:: Information supplied ::
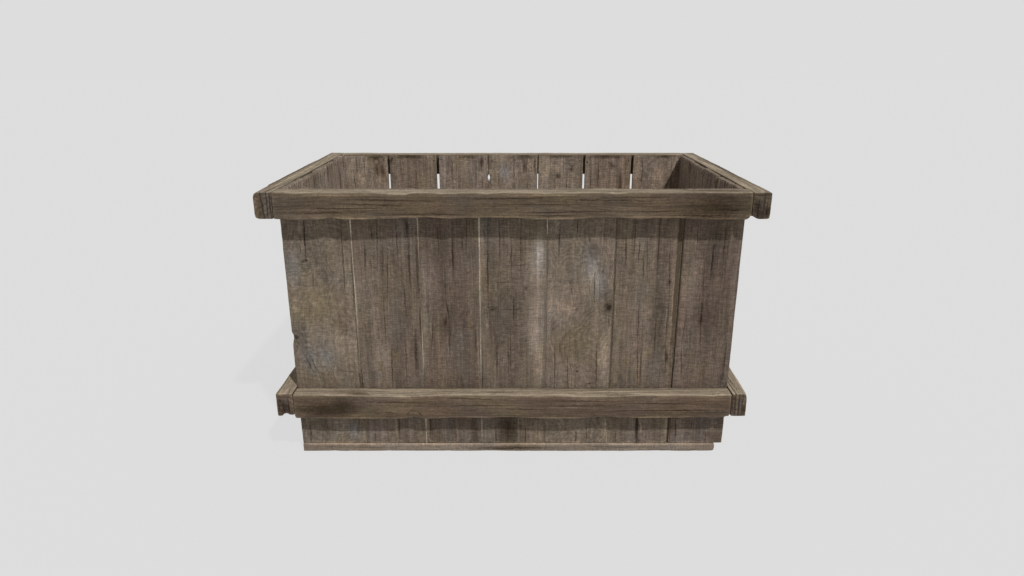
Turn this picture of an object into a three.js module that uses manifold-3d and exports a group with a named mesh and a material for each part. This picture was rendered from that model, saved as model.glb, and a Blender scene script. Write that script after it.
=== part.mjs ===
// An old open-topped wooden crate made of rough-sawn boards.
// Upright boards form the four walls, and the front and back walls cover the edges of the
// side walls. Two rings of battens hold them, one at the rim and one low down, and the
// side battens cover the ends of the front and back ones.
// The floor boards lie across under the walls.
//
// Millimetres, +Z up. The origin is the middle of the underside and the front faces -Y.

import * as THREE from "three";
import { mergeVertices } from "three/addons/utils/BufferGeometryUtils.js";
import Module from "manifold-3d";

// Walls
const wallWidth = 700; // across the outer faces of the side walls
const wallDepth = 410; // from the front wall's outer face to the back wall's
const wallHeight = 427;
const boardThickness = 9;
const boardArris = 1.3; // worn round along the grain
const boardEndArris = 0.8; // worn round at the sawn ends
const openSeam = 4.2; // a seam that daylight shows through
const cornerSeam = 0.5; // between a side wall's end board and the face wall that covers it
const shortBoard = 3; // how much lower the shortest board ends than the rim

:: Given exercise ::
Copy out the material word for word and line for line.

:: Response to the exercise ::
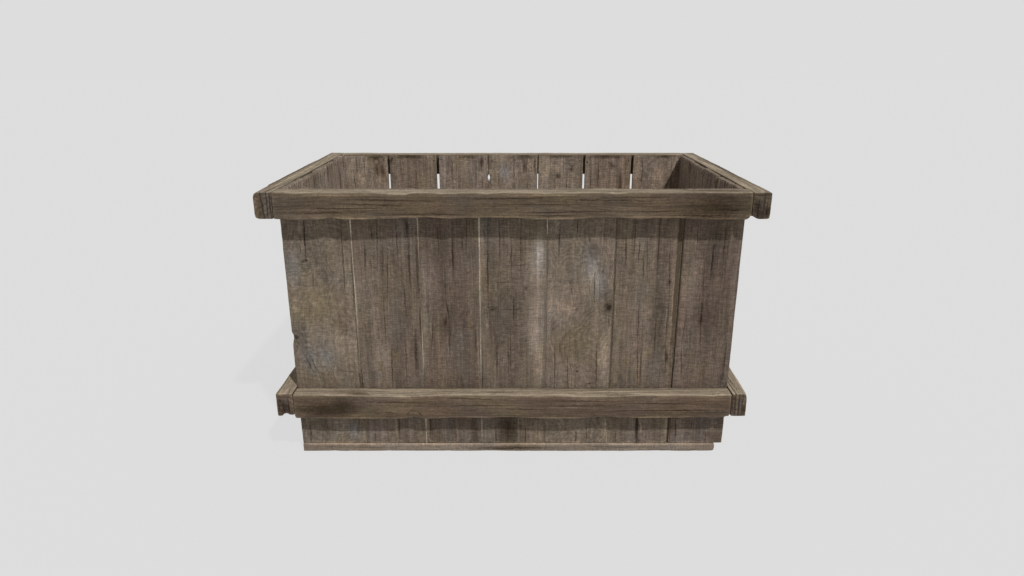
Turn this picture of an object into a three.js module that uses manifold-3d and exports a group with a named mesh and a material for each part. This picture was rendered from that model, saved as model.glb, and a Blender scene script. Write that script after it.
=== part.mjs ===
// An old open-topped wooden crate made of rough-sawn boards.
// Upright boards form the four walls, and the front and back walls cover the edges of the
// side walls. Two rings of battens hold them, one at the rim and one low down, and the
// side battens cover the ends of the front and back ones.
// The floor boards lie across under the walls.
//
// Millimetres, +Z up. The origin is the middle of the underside and the front faces -Y.

import * as THREE from "three";
import { mergeVertices } from "three/addons/utils/BufferGeometryUtils.js";
import Module from "manifold-3d";

// Walls
const wallWidth = 700; // across the outer faces of the side walls
const wallDepth = 410; // from the front wall's outer face to the back wall's
const wallHeight = 427;
const boardThickness = 9;
const boardArris = 1.3; // worn round along the grain
const boardEndArris = 0.8; // worn round at the sawn ends
const openSeam = 4.2; // a seam that daylight shows through
const cornerSeam = 0.5; // between a side wall's end board and the face wall that covers it
const shortBoard = 3; // how much lower the shortest board ends than the rim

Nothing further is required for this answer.